The King's career, so big it had to split into two books
The King's career, so big it had to split into two books
Backbeat Books

Elvis Presley is an obvious subject for Backbeat Books' FAQ series, with his career split into two books: “Elvis Music FAQ” by Mike Eder, and “Elvis Films FAQ” by Paul Simpson. It does mean there’s some overlap, as the movie soundtracks are covered in both volumes. And as the film book is padded out with superfluous chapters like “Presley as a Fashion Icon” (a mere two and a half pages) and redundancies (surely there was no need to have separate chapters on both “Elvis and the Teen Movie” and “Elvis Films and the Beach Party Movie”), it might have been smarter to release a single volume covering both movies and music.

Eder incisively critiques the trajectory of Presley’s career. But the organization is confusing. There will be a few chapters offering a general overview of, for example, the years 1960 to 1964, interspersed with chapters on other subjects (like Presley’s EP releases), a chapter discussing all the records released from 1960 to early 1968, then chapters giving an overview of ’65 to ’68. It makes you feel as if you’re jumping backwards and forwards in time; a straightforward narrative would’ve been easier to follow.

It’s great to have a book on Presley’s film career that isn’t largely pictorial, but one wonders if this volume was rushed. There are a surprising number of typos — dropped words, misspellings — and a lack of proper fact checking (“A Hard Day’s Night” was famously called “the ‘Citizen Kane’ of jukebox musicals,” not the “King Kong”). And describing Presley’s fleeting appearance in drag in “Girl Happy” as inspired by “Some Like It Hot” comes across as a feeble attempt to link Presley’s mediocre work with a classic film (not to mention that cross-dressing has been a comedic staple since the days of Laurel and Hardy).

Simpson will occasionally come down on a movie (calling “Girls! Girls! Girls!” “so bad it’s dull”), but more often tries for a positive spin, insisting that Presley’s film career is “thoroughly misunderstood.” Actually, Simpson’s book makes clear that it never was. Presley had a lot of potential for a good career in movies, but chose to squander it, with the result that he ended up making only a handful of good films, while the rest ranged from fair to poor, and wouldn’t be of much interest to anyone who doesn’t already like Elvis Presley.

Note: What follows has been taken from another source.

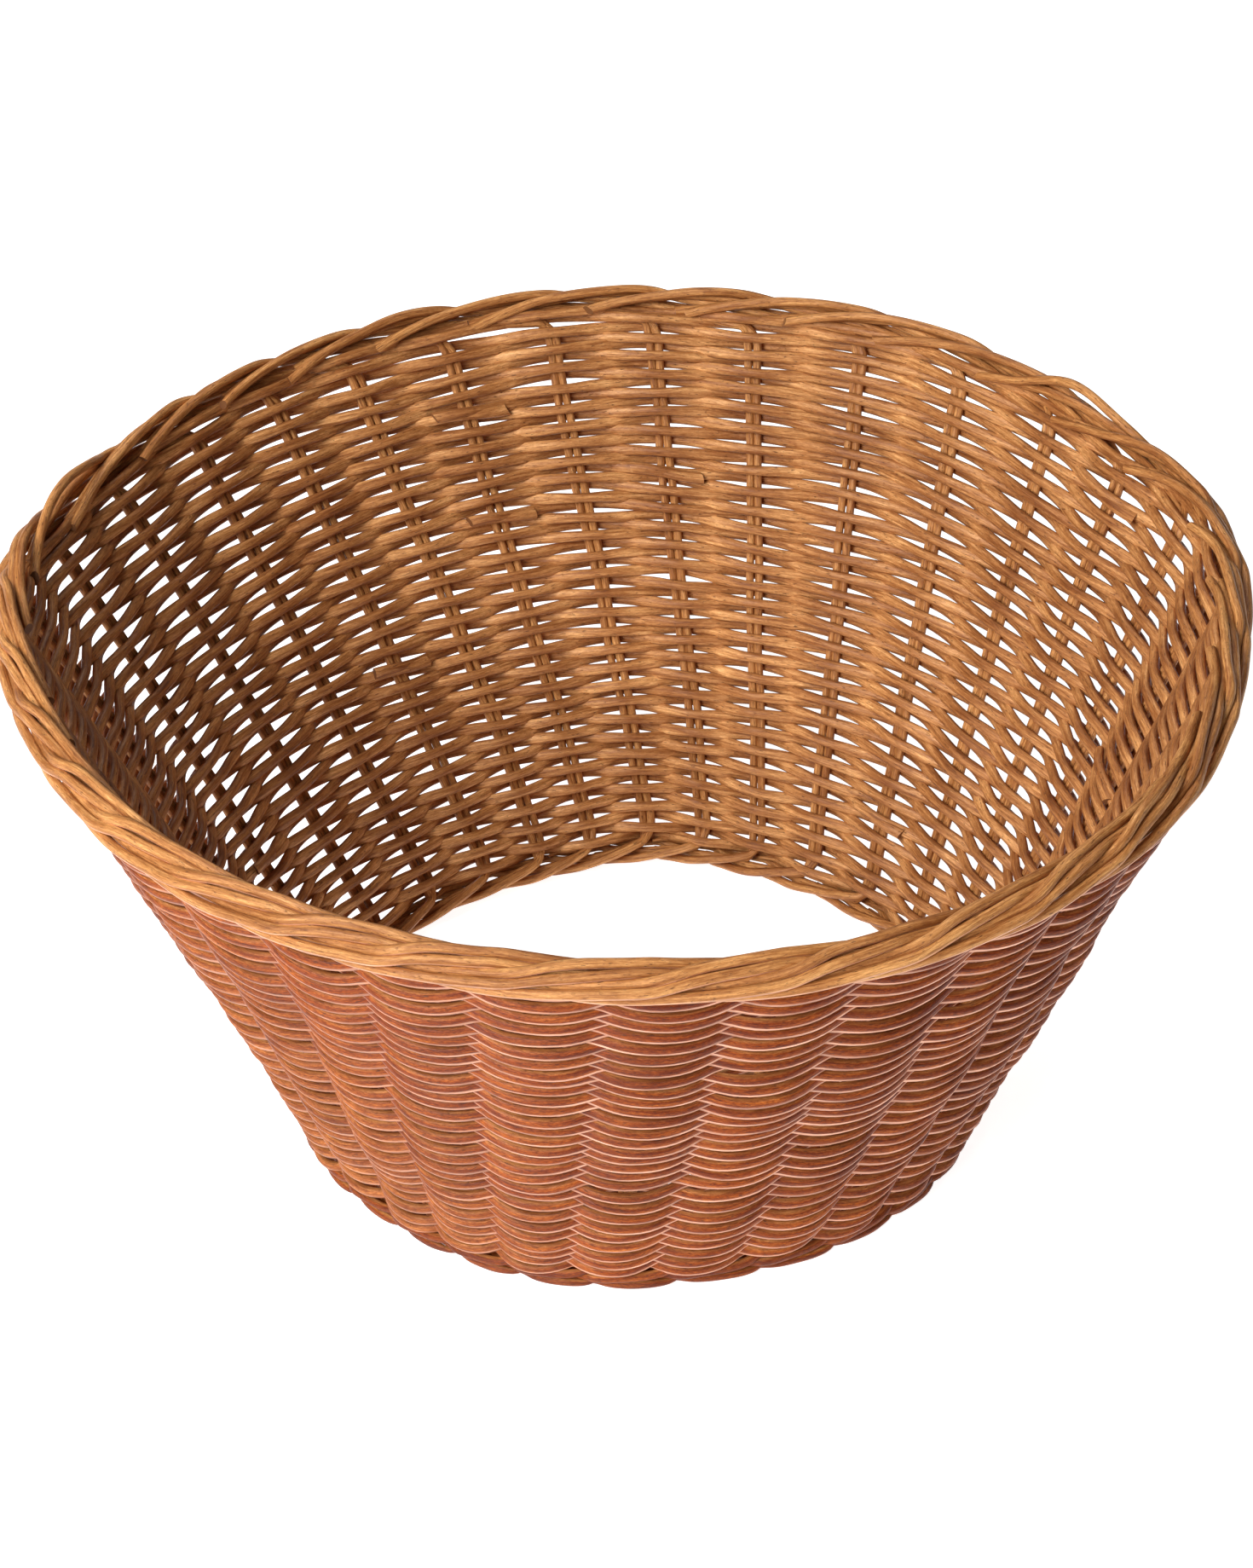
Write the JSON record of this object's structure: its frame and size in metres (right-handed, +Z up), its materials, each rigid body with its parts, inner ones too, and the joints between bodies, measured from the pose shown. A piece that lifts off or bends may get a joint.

Eder also leans toward the positive spin, writing of Presley’s ‘70s work, “As sad as it is that Elvis let himself go, he was doing better work in the studio than most performers of his era.” Dubious as that claim may be (really, “most” ‘70s performers weren’t doing decent work in the studio?), it’s still something of a relief to have two books that keep the focus on Presley’s work.